Gamelan Music of Cirebon Indonesia Volume 4
Gamelan Sinar Surya
Gamelan Music of Cirebon Indonesia Volume 7
Gamelan Sinar Surya
Gamelan Melayu – Traditional Gamelan Music Of Malaysia
Gamelan Sinar Surya
Independent (gamelan.bandcamp.com)
Gamelan Sinar Surya (Javanese for Rays of the Sun), a collective of 16 musicians and dancers from Santa Barbara, California, has a unique artistic mission. Directed by the indefatigable musician, music director, teacher and cultural activist Richard North, for decades the group has been dedicated to the preservation, performance and dissemination of the traditional performing arts of Cirebon, located on the northcentral coast of the island of Java, Indonesia. Cirebon is a cultural region with deep historic roots, richly endowed with dynamically evolving artistic traditions. North made his first visit to Cirebon in 1976 and his reaction to what he experienced was profound. “I immediately fell in love with the culture, especially the music.”
Gamelan Sinar Surya (GSS)’s practice centres on the music played on numerous kinds of the indigenous gamelan, which can be described as an orchestra of various hanging gongs, gongchimes, metallophones, a xylophone, flutes, drums and sometimes other instruments and voices. Of GSS’ three newest releases, two are dedicated to the performance of traditional Cirebon gamelan repertoire, while the third explores the different gamelan music performed on the Malaysian mainland.
Gamelan Music of Cirebon, Indonesia: Volume 4 includes music played on four types of Cirebonese gamelan; each with its own tuning, playing style, character and a bespoke repertoire. Many of the instrumental pieces played by these antique gamelans are rarely heard today. For instance, the tracks Abduhu and Bragalan illustrate one of the reasons: the great age of some of these works. They originated in the Javanese sultanate of Banten, founded by Sunan Gunung Jati before he became the second king of Cirebon in 1479 CE. Abduhu and Bragalan are played on the seven-tone gamelan pelog forming part of the repertoire of the vanished Banten shadow-puppet theatre.
Gamelan Music of Cirebon Volume 7- Live Concert was recorded in front of a live audience in Santa Barbara. GSS’ seventh album includes pieces from the characteristically bright and cheerful five-tone gamelan prawa repertoire. The outlier here is the lilting, spare Timang Burung from the Malaysian gamelan tradition, instrumental music which typically accompanies a dance depicting a princess awaiting the arrival of a bird of paradise in a palace garden. The track Moblong is a further example of North’s underlying mission. A delicate classical melody from the gamelan prawa repertoire, it is traditionally played to calm the bride in a royal wedding at the Kacirebonan Palace. North learned it in the 1980s from the palace arts director, Pangeran Haji Yusuf Dendabrata. On returning to Cirebon after a 17-year absence he was surprised to find no living musicians who knew the piece. This recording is part of an initiative to re-introduce it to the Cirebon repertoire.

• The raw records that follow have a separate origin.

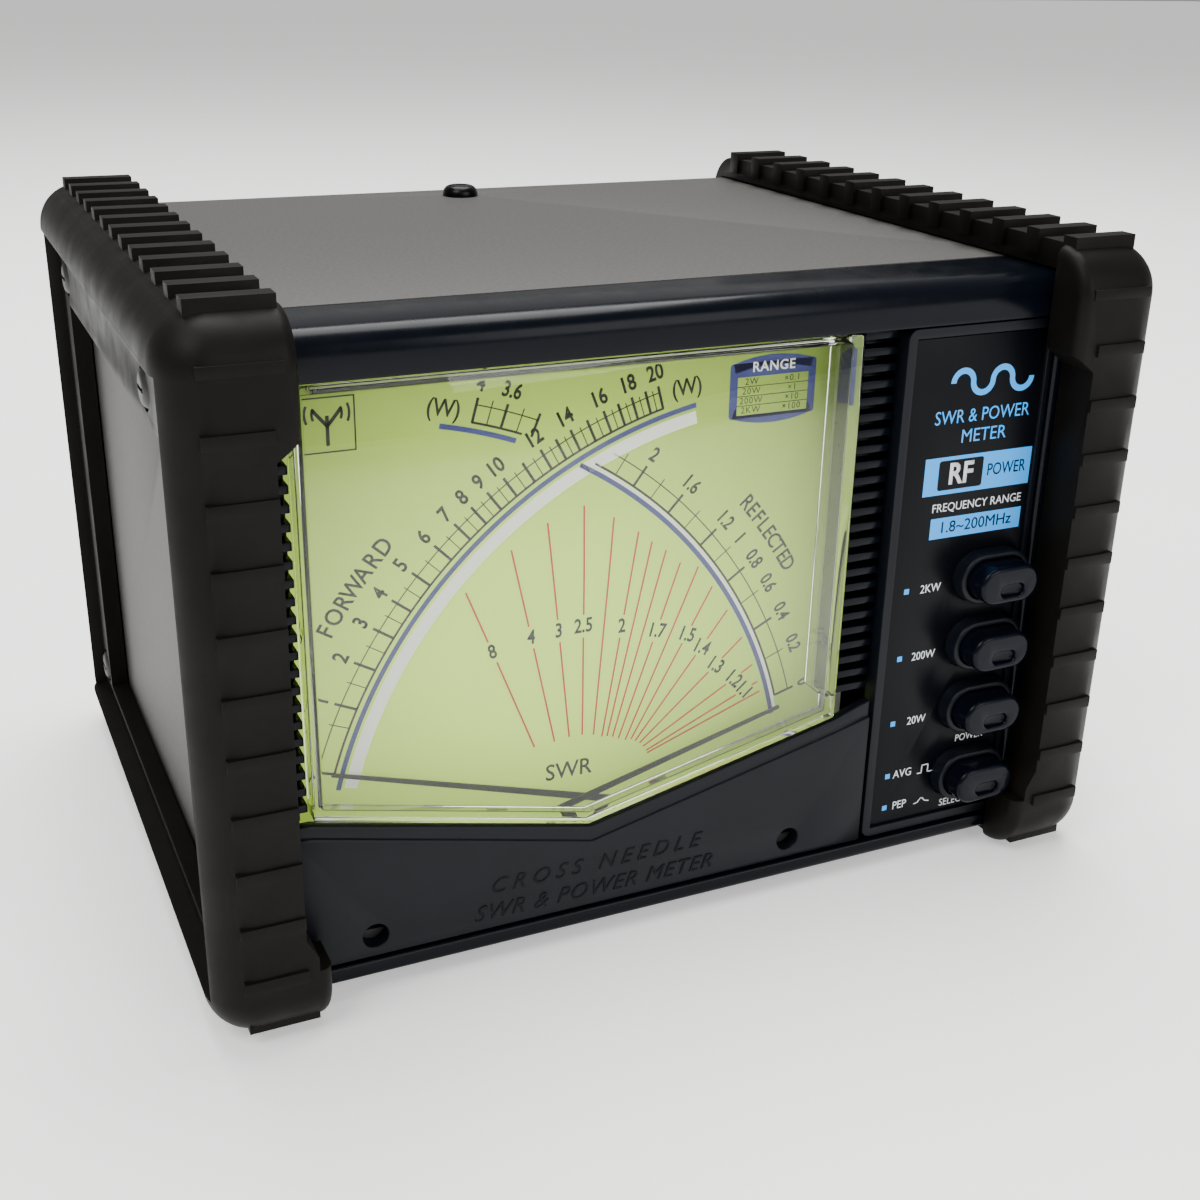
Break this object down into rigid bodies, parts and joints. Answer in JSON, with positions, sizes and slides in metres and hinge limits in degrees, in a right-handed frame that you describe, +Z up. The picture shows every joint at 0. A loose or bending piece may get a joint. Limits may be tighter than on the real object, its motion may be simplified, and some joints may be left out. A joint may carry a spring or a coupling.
{
  "type": "swr meter",
  "caption": "Bench SWR and power meter: cross-needle dial behind a clear five-sided cover, push buttons at the right, grey case between ribbed rubber side bumpers, coaxial sockets at the rear.",
  "frame": {"origin": "centre of the whole box on the surface it stands on, rear sockets included", "axes": "+Z up, the dial and buttons face -Y, +X to the right seen from the front"},
  "size_m": [0.148, 0.13, 0.1027],
  "materials": {
    "alloy": "cast",
    "black_plastic": "matte",
    "board": "satin",
    "brass": "satin",
    "bumper": "satin",
    "cap_blue": "gloss",
    "case_paint": "fine texture",
    "clear": "clear",
    "copper": "satin",
    "dial": "printed, backlit",
    "frame_blue": "gloss",
    "label": "printed",
    "lead": "satin",
    "led": "gloss",
    "needle_black": "matte",
    "nickel": "satin",
    "screw_black": "gloss",
    "screw_steel": "satin",
    "steel": "satin",
    "white_plastic": "matte",
    "zinc": "satin"
  },
  "bodies": {
    "case": {"antenna_socket": "nickel", "base_tray": "case_paint", "board_parts": "black_plastic", "board_screws": "screw_steel", "board_standoffs": "zinc", "bumper_left": "bumper", "bumper_right": "bumper", "bumper_screws_left": "screw_black", "bumper_screws_right": "screw_black", "button_panel": "frame_blue", "clear_cover": "clear", "coupler_box": "alloy", "coupler_line": "brass", "dial_lamps": "led", "dial_plate": "dial", "forward_bearing_bridge": "brass", "forward_magnet_core": "steel", "forward_magnet_yoke": "steel", "front_bezel": "frame_blue", "inner_leads": "lead", "label_plate": "label", "lamp_socket": "black_plastic", "lamp_socket_nut": "nickel", "led_board": "board", "light_box": "white_plastic", "main_board": "board", "meter_fascia": "frame_blue", "meter_leads": "lead", "meter_tray": "white_plastic", "panel_lugs": "zinc", "range_switch_bank": "black_plastic", "range_trimmers": "white_plastic", "rear_panel": "case_paint", "rear_panel_screws": "screw_black", "reflected_bearing_bridge": "brass", "reflected_magnet_core": "steel", "reflected_magnet_yoke": "steel", "rib_strip_left": "frame_blue", "rib_strip_right": "frame_blue", "selector_switch": "black_plastic", "sensing_board": "board", "socket_contacts": "brass", "socket_insulators": "white_plastic", "socket_screws": "screw_steel", "switch_board": "board", "switch_board_screws": "screw_steel", "switch_pillars": "zinc", "top_cover": "case_paint", "top_screw": "screw_black", "transmitter_socket": "nickel"},
    "forward_movement": {"forward_needle": "needle_black", "forward_moving_coil": "copper"},
    "reflected_movement": {"reflected_needle": "needle_black", "reflected_moving_coil": "copper"},
    "forward_zero": {"forward_zero_screw": "black_plastic"},
    "reflected_zero": {"reflected_zero_screw": "black_plastic"},
    "range_button_upper": {"button_upper": "cap_blue"},
    "range_button_middle": {"button_middle": "cap_blue"},
    "range_button_lower": {"button_lower": "cap_blue"},
    "selector_button": {"button_selector": "cap_blue"}
  },
  "joints": [
    {"name": "forward_needle_swing", "type": "hinge", "parent": "case", "child": "forward_movement", "pos_m": [0.0175, -0.0456, 0.0099], "axis": [0, 1, 0], "range_deg": [0, 64], "stiffness_Nm_per_rad": 0.00002},
    {"name": "reflected_needle_swing", "type": "hinge", "parent": "case", "child": "reflected_movement", "pos_m": [-0.0493, -0.0456, 0.0099], "axis": [0, -1, 0], "range_deg": [0, 64], "stiffness_Nm_per_rad": 0.00002},
    {"name": "forward_zero_turn", "type": "hinge", "parent": "case", "child": "forward_zero", "pos_m": [0.019, -0.055, 0.0092], "axis": [0, 1, 0], "range_deg": [-40, 40]},
    {"name": "reflected_zero_turn", "type": "hinge", "parent": "case", "child": "reflected_zero", "pos_m": [-0.0492, -0.055, 0.0092], "axis": [0, 1, 0], "range_deg": [-40, 40]},
    {"name": "range_button_upper_press", "type": "slide", "parent": "case", "child": "range_button_upper", "axis": [0, 1, 0], "range_m": [0, 0.003], "stiffness_N_per_m": 300},
    {"name": "range_button_middle_press", "type": "slide", "parent": "case", "child": "range_button_middle", "axis": [0, 1, 0], "range_m": [0, 0.003], "stiffness_N_per_m": 300},
    {"name": "range_button_lower_press", "type": "slide", "parent": "case", "child": "range_button_lower", "axis": [0, 1, 0], "range_m": [0, 0.003], "stiffness_N_per_m": 300},
    {"name": "selector_button_press", "type": "slide", "parent": "case", "child": "selector_button", "axis": [0, 1, 0], "range_m": [0, 0.003], "stiffness_N_per_m": 300}
  ]
}
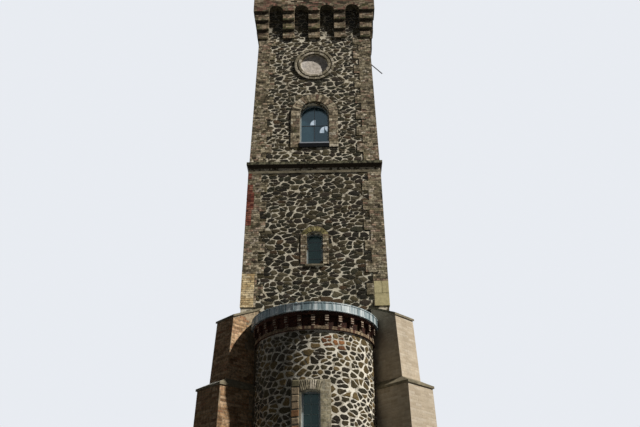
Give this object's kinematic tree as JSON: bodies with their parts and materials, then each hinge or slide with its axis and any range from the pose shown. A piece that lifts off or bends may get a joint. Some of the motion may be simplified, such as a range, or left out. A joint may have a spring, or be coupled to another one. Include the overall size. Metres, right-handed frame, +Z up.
{
  "type": "observation tower",
  "caption": "Square rubble-stone lookout tower with brick quoins, arched corbel table, battlements, round stair bay and diagonal buttresses.",
  "frame": {"origin": "middle of the tower's plan, on the ground, on the underside of the ground floor", "axes": "+Z up, the front with the round bay faces -Y, +X to the right as seen from the front"},
  "size_m": [7.0712, 7.7721, 24.41],
  "materials": {
    "rubble": "dark rubble stone in pale raised mortar",
    "brick": "weathered yellow and pink brick",
    "cut_stone": "weathered dressed stone",
    "render": "smooth lime render on masonry",
    "zinc": "weathered zinc sheet",
    "window_metal": "thin blue-grey paint",
    "window_glass": "dark slate-blue panes",
    "floor": "plain concrete",
    "iron": "dark weathered iron"
  },
  "bodies": {
    "root": {"front_wall_piers": "rubble", "front_wall_lower": "rubble", "back_wall_piers": "rubble", "back_wall_lower": "rubble", "left_wall_lower": "rubble", "right_wall_lower": "rubble", "front_wall_upper": "rubble", "back_wall_upper": "rubble", "left_wall_upper": "rubble", "right_wall_upper": "rubble", "bay_wall_left": "rubble", "bay_wall_front": "rubble", "bay_wall_right": "rubble", "quoins": "brick", "upper_window_surrounds": "brick", "middle_window_surrounds": "brick", "doorway_surround": "brick", "medallion_rings": "brick", "corbels": "brick", "corner_corbels": "brick", "front_parapet": "brick", "right_parapet": "brick", "back_parapet": "brick", "left_parapet": "brick", "merlons": "brick", "bay_frieze": "brick", "bay_wall_head": "brick", "string_course": "cut_stone", "bay_window_surround": "cut_stone", "medallion_discs": "cut_stone", "merlon_copings": "cut_stone", "buttress_copings": "cut_stone", "middle_window_sills": "cut_stone", "buttress_front_left": "render", "buttress_front_right": "render", "buttress_back_left": "render", "buttress_back_right": "render", "bay_roof_flashing": "render", "bay_fascia": "zinc", "bay_roof": "zinc", "upper_window_frames": "window_metal", "middle_window_frames": "window_metal", "bay_window_frame": "window_metal", "upper_window_sills": "window_metal", "upper_window_glass": "window_glass", "middle_window_glass": "window_glass", "bay_window_glass": "window_glass", "ground_floor": "floor", "first_floor": "floor", "second_floor": "floor", "third_floor": "floor", "platform": "floor", "drain_spout": "iron"}
  },
  "joints": []
}
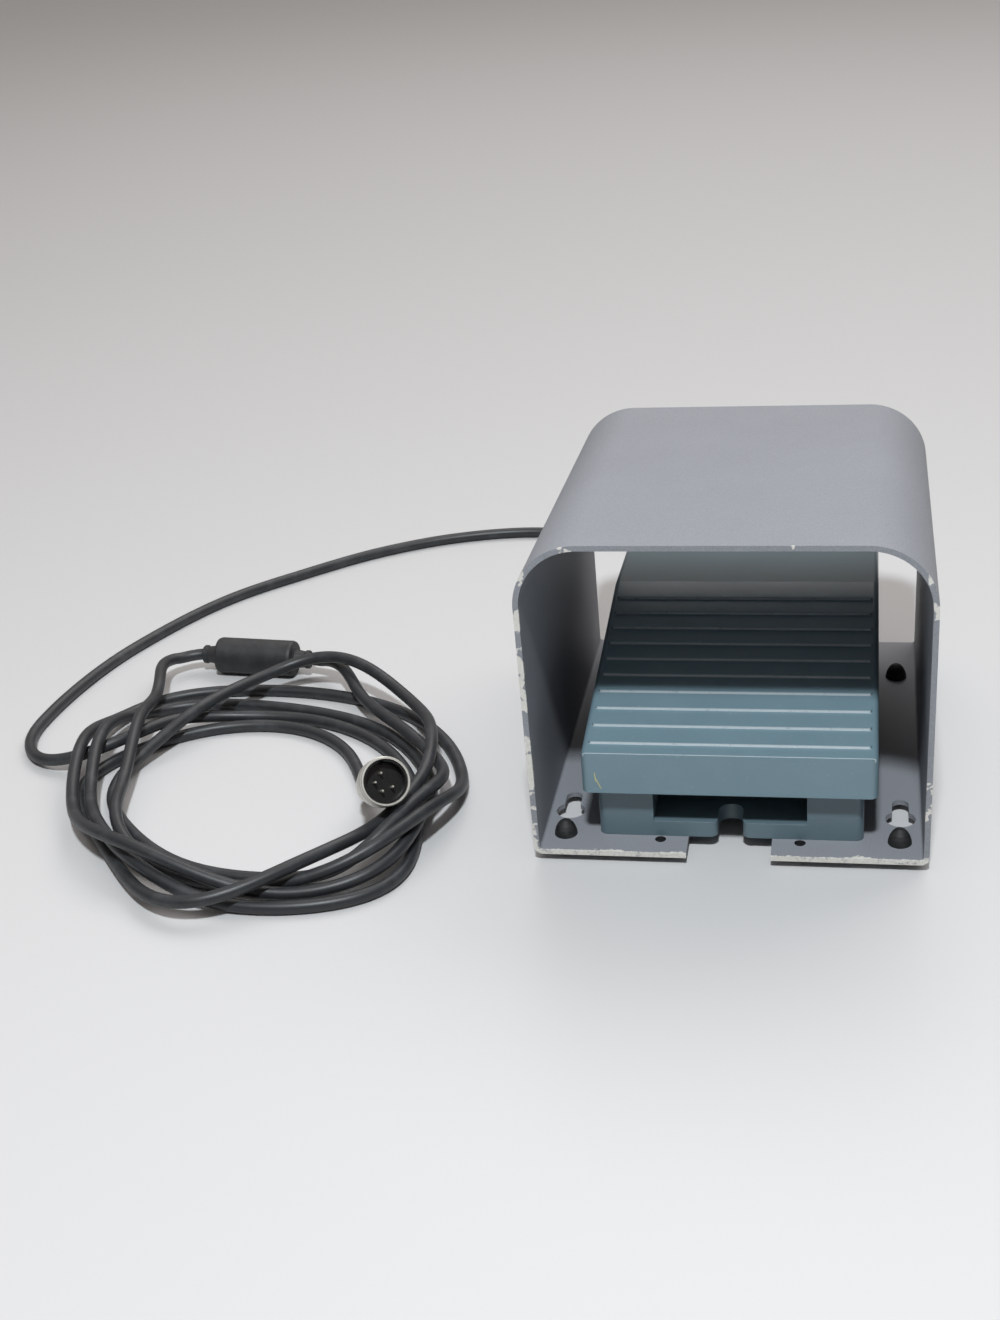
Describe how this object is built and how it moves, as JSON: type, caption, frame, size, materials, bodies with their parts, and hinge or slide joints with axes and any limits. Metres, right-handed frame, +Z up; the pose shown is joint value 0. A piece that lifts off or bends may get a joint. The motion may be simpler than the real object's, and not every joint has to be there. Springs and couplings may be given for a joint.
{
  "type": "guarded foot switch",
  "caption": "Foot switch with a hinged ribbed pedal on a cast base under a bent steel guard, with a coiled lead, a choke and a round screw-lock plug.",
  "frame": {"origin": "on the floor under the middle of the guard's footprint", "axes": "+X to the right seen from the front, +Y from the toe opening towards the lead, +Z up"},
  "size_m": [0.3735, 0.3526, 0.1248],
  "materials": {
    "guard_paint": "blue-grey paint with a fine texture, chipped to bright metal along the front edges",
    "cast_paint": "cast, satin blue paint",
    "rubber": "matt",
    "zinc_steel": "zinc plated",
    "nickel": "satin nickel plating",
    "brass": "bright",
    "black_moulding": "moulded",
    "cord_jacket": "soft satin jacket",
    "wire_jacket": "smooth",
    "ferrite": "sintered"
  },
  "bodies": {
    "base": {"guard_hood": "guard_paint", "hood_feet": "rubber", "hood_screws": "zinc_steel", "base_housing": "cast_paint", "stop_buffers": "rubber", "chamber_gasket": "rubber", "chamber_lid": "zinc_steel", "lid_screws": "zinc_steel", "pivot_pin": "zinc_steel", "pivot_clips": "zinc_steel", "plunger_bush": "brass", "plunger_wiper": "rubber", "contact_block": "black_moulding", "fixed_contacts": "brass", "block_screws": "zinc_steel", "terminal_screws": "brass", "inner_wires": "wire_jacket", "gland_body": "nickel", "gland_nut": "nickel", "gland_seal": "rubber", "gland_locknut": "nickel", "return_spring": "zinc_steel", "cord_lead": "cord_jacket", "cord_coil": "cord_jacket", "cord_tail": "cord_jacket", "choke_shell": "black_moulding", "choke_core": "ferrite", "plug_shell": "nickel", "plug_insert": "black_moulding", "plug_pins": "brass", "plug_cable_nut": "nickel"},
    "treadle": {"pedal": "cast_paint"},
    "actuator": {"plunger": "zinc_steel", "contact_bridge": "brass"},
    "plug_lock": {"coupling_ring": "nickel"}
  },
  "joints": [
    {"name": "pedal_pivot", "type": "hinge", "parent": "base", "child": "treadle", "pos_m": [0, 0.064, 0.046], "axis": [1, 0, 0], "range_deg": [0, 4], "stiffness_Nm_per_rad": 10, "springref_deg": -8.59, "deforming": ["return_spring"]},
    {"name": "plunger_slide", "type": "slide", "parent": "base", "child": "actuator", "axis": [0, 0, -1], "range_m": [0, 0.0034]},
    {"name": "coupling_turn", "type": "hinge", "parent": "base", "child": "plug_lock", "pos_m": [-0.1249, -0.0792, 0.028], "axis": [0.3981, -0.7488, 0.5299], "continuous": true}
  ],
  "couplings": [
    {"joint": "plunger_slide", "follows": "pedal_pivot", "m_per_rad": 0.046}
  ]
}
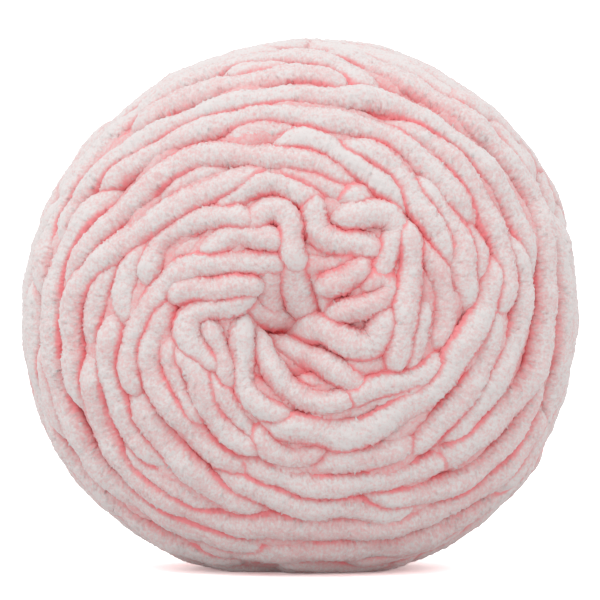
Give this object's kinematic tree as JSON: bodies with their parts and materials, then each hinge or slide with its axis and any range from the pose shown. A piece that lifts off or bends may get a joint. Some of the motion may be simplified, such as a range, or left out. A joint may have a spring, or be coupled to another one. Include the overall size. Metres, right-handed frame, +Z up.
{
  "type": "ball of chenille yarn",
  "caption": "Wound ball of thick soft chenille yarn with a rosette on each face, resting on its rim on a small flat foot.",
  "frame": {"origin": "middle of the footprint, on the surface that the ball stands on", "axes": "+Z up, Y along the winding axis with the front rosette facing -Y, X across the ball"},
  "size_m": [0.128, 0.0954, 0.1217],
  "materials": {
    "chenille": "deep soft matt pile, pale pink with coral in the folds"
  },
  "bodies": {
    "root": {"yarn_ball": "chenille"}
  },
  "joints": []
}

Gamelan Melayu: Traditional Gamelan Music of Malaysia
With deep historical roots on the Indonesian islands of Java and Bali, gamelan music performance has over the last few hundred years spread to other cultural spaces – and eventually around the world, including Canada – adapted into scores of distinct regional styles. Gamelan Melayu is one of a constellation of treasured Malaysian arts, the music linked to elaborate royal dances known collectively as joged gamelan, back in the day performed in the palaces of Malay sultans. Despite its centuries-old pedigree, gamelan Melayu is relatively unknown among the global music community. Richard North studied this rare gamelan style in 1980 with the well-known Malaysian joged gamelan expert Marion d’Cruz. After a long wait, this is GSS’ first album to feature this melody-forward music. Listeners get a privileged glimpse into music imbued with a distinctive delicate regional charm, convincingly rendered.